Although congressional powers have done their best to prevent legal weed from being sold in the backyard of the White House, a recent verdict by a judge in the D.C. Superior Court has put District lawmakers in a position to begin considering a taxed and regulated pot market later this year.
Last month, Judge Brian Holeman ruled in favor of upholding the Local Budget Autonomy Act, which was approved in 2013 by 82 percent of the voters, giving the District more control over what it does with its local funds. The ruling, which asserts that the will of the citizens should be respected, now provides the District with the financial self-sufficiency it has needed to move forward with creating a retail marijuana trade without having to succumb to any further sandbag tactics by Congress.
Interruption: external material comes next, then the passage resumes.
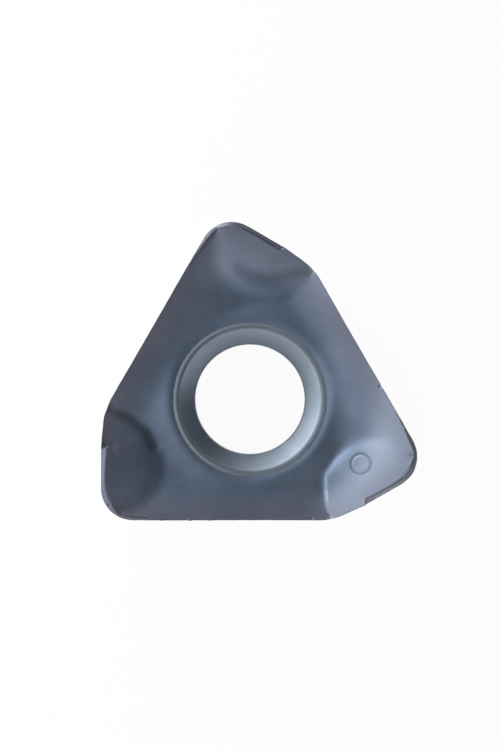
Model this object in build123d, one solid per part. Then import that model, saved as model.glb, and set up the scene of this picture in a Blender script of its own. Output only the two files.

“This means that the council can move forward to determine how to tax and regulate marijuana and pass a law to do so this fall,” the Marijuana Policy Project wrote in a statement.
Although the cultivation, possession and transfer of marijuana has been legal in the District for over a year, an appropriations rider, introduced by Maryland Representative Andy Harris, in 2014, has prevented the D.C. Council from enacting legislation aimed at establishing a retail pot market. There was some speculation that Congress would do away with the amendment before passing the current federal spending bill, last December, but it, along with several others, were simply renewed without much debate.
This historical decision by the D.C. Superior Court, however, gives the District of Columbia the freedom to get into the business of selling marijuana once the Fiscal Year 2016 budget expires in September. Some of the latest projections find that the District stands to generate in upwards of $93 million in tax revenue once it is permitted to open pot shops throughout the city.
Last March, D.C. Councilmember David Grosso told HIGH TIMES that “the council would act expeditiously” on the issue of retail pot sales once the Harris rider was no longer an issue. “We would probably move my bill [Marijuana Legalization and Regulation Act] on emergency basis to get it effective immediately,” he said. “The ABRA [Alcoholic Beverage Regulation Administration] would get right into the process.”
For over 40 years, the District of Columbia’s financial agenda has been under the thumb of Congress due to the Home Rule Act. The law has prevented District officials from having any authority over its budget without first begging Congress for approval. However, Judge Holeman’s ruling allows the District to be treated more like a state than a federal entity, giving the D.C. Council and the mayor the power to appropriate money for projects, such as taxing and regulating marijuana, in the same manner it does with any other law.
As it stands, the grey area surrounding the pot laws in the District have created some problems for those people searching for a way to capitalize on weed.
While marijuana sales are still illegal, some entrepreneurs, like Nicholas Cunningham of KUSH Gods, have encountered some legal woes for trying to cleverly work around the language of the District’s bizarre pot laws.
Several weeks ago, the D.C. Superior Court found Cunningham guilty of selling marijuana after he was caught running a donation-based edibles operation throughout the city. Fortunately, Cunningham avoided jail time—receiving a 180 day suspended sentence and two years probation—but more people could likely wind up getting into trouble if the District does not come up with a common sense approach to distributing legal weed.
There is still a chance that Congress will attempt to stop the D.C. Council from moving forward with legislation to legalize recreational pot sales. According to the Marijuana Policy Project, Congress may decide to adopt a joint resolution aimed at preventing retail sales. However, a resolution of this magnitude would need the approval of both chambers and the signature of President Obama before it could become law.
“Thanks to congressional gridlock and President Obama’s support for D.C. choosing its own marijuana policy, this would be much more difficult than simply adding a rider to a lengthy appropriations bill funding the federal government,” the MPP said.
Therefore, it is conceivable that Washington, D.C. could see the implementation of a retail pot market by sometime in 2017.